### Raw data
——

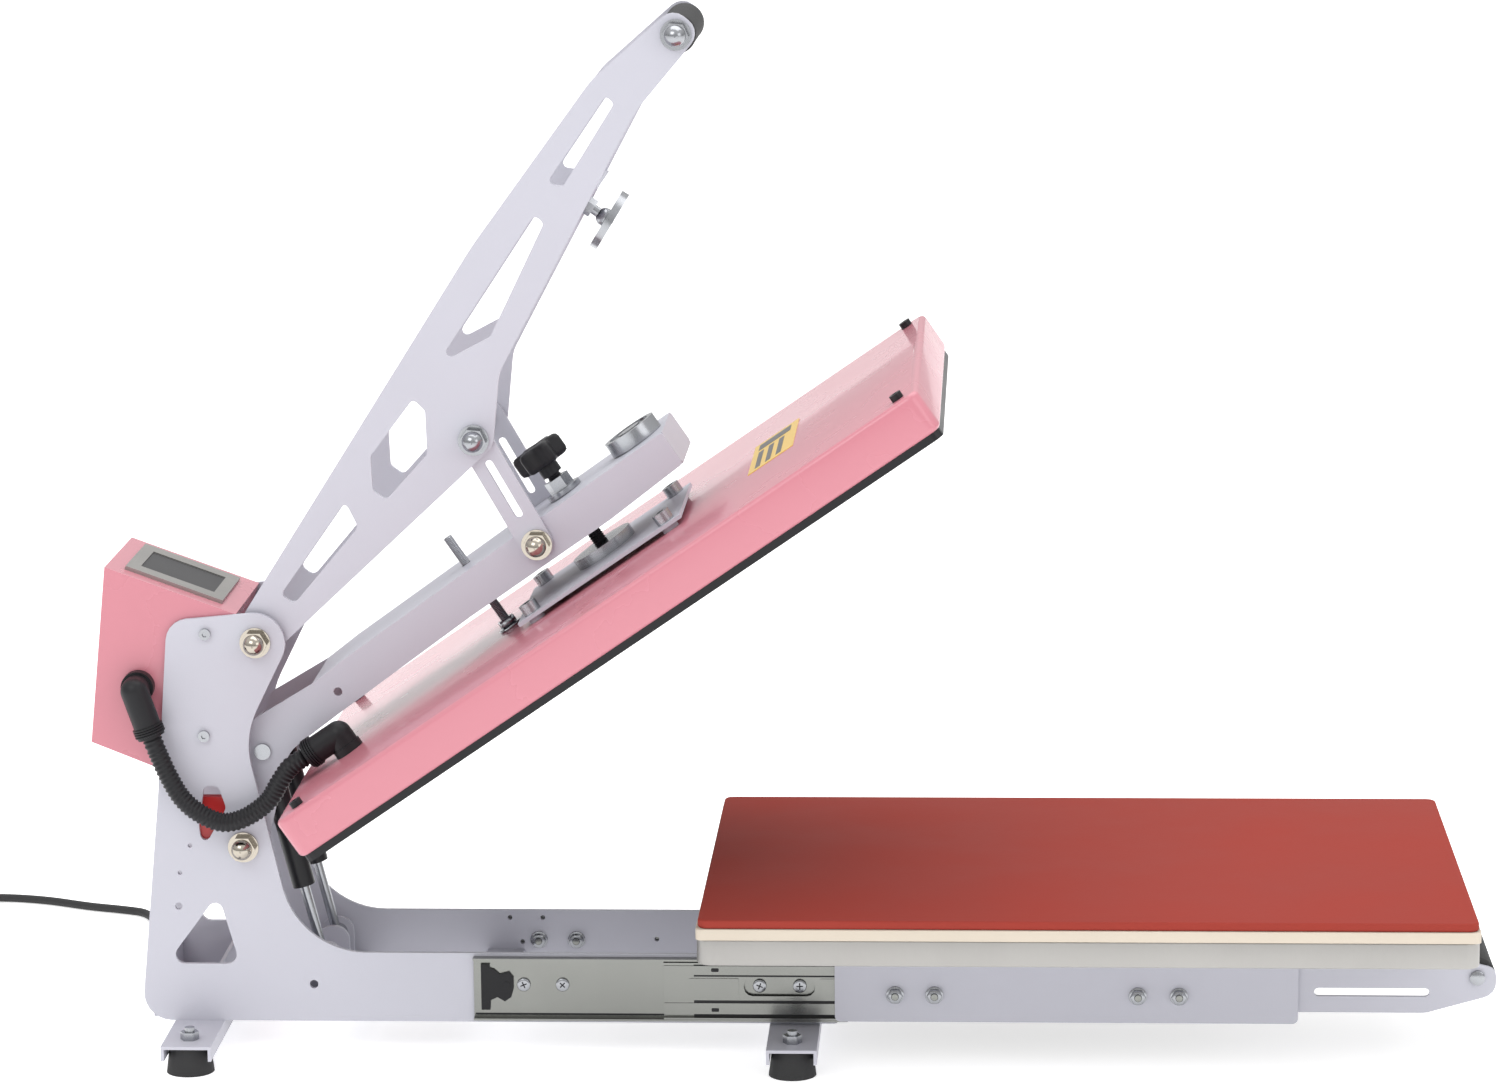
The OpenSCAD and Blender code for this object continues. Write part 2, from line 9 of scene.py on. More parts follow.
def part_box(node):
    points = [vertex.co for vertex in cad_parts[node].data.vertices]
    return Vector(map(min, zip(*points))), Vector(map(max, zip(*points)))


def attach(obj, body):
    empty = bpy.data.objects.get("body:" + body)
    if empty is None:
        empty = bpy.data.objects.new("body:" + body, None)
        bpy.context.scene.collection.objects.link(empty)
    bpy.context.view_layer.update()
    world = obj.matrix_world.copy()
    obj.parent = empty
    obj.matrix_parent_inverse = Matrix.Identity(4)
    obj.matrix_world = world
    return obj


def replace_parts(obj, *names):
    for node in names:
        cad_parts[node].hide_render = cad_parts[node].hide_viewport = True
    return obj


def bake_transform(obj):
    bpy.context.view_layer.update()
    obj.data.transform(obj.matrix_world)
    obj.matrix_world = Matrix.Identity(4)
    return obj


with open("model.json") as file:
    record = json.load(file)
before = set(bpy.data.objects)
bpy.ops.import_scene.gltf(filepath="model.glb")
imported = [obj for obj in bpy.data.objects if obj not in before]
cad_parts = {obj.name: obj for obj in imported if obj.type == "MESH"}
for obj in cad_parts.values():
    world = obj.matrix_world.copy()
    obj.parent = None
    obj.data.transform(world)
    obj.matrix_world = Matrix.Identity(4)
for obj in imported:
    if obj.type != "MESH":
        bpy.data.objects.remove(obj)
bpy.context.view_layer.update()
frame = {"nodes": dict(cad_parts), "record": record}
NODES = frame["nodes"]

# Driving sizes, in metres, the same as the CAD model's
ARM_PIVOT = Vector((-0.438, 0, 0.170))
ARM_OPEN = math.radians(34.35)
HANDLE_PIVOT = Vector((-0.424, 0, 0.337))
HANDLE_OPEN = math.radians(54.7)
CORD_R = 0.00365
CONDUIT_D = 0.0158
CONDUIT_Y = -0.084
CONDUIT_U, CONDUIT_RISE = 0.088, 0.034
COVER_LOW = (0.0677, -0.205, -0.0165)
COVER_HIGH = (0.667, 0.205, 0.0179)
SPINDLE_U = 0.368
STUD_U = 0.268
HAND_GRIP_U = 0.5874
FRONT_GRIP = (0.5435, 0, 0.0706)
SIDES = (-1, "left"), (1, "right")

ARM = Matrix.Translation(ARM_PIVOT) @ Matrix.Rotation(-ARM_OPEN, 4, "Y")
HANDLE = Matrix.Translation(HANDLE_PIVOT) @ Matrix.Rotation(-HANDLE_OPEN, 4, "Y")


# Camera: place in metres, yaw, pitch and roll in degrees, lens in millimetres
def camera(place, yaw, pitch, roll, lens):
    y, p, r = (math.radians(a) for a in (yaw, pitch, roll))
    ahead = Vector((-math.sin(y) * math.cos(p), math.cos(y) * math.cos(p), -math.sin(p)))
    right = Vector((math.cos(y), math.sin(y), 0))
    down = ahead.cross(right)
    right_r = right * math.cos(r) + down * math.sin(r)
    up_r = right * math.sin(r) - down * math.cos(r)
    data = bpy.data.cameras.new("camera")
    data.lens = lens
    data.sensor_width = 36
    data.clip_end = 50
    cam = bpy.data.objects.new("camera", data)
    bpy.context.collection.objects.link(cam)
    basis = Matrix((right_r, up_r, -ahead)).transposed().to_4x4()
    cam.matrix_world = Matrix.Translation(place) @ basis
    bpy.context.scene.camera = cam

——

### Set exercise
Gather each line that holds "names".

### Answer in full
def replace_parts(obj, *names):
    for node in names:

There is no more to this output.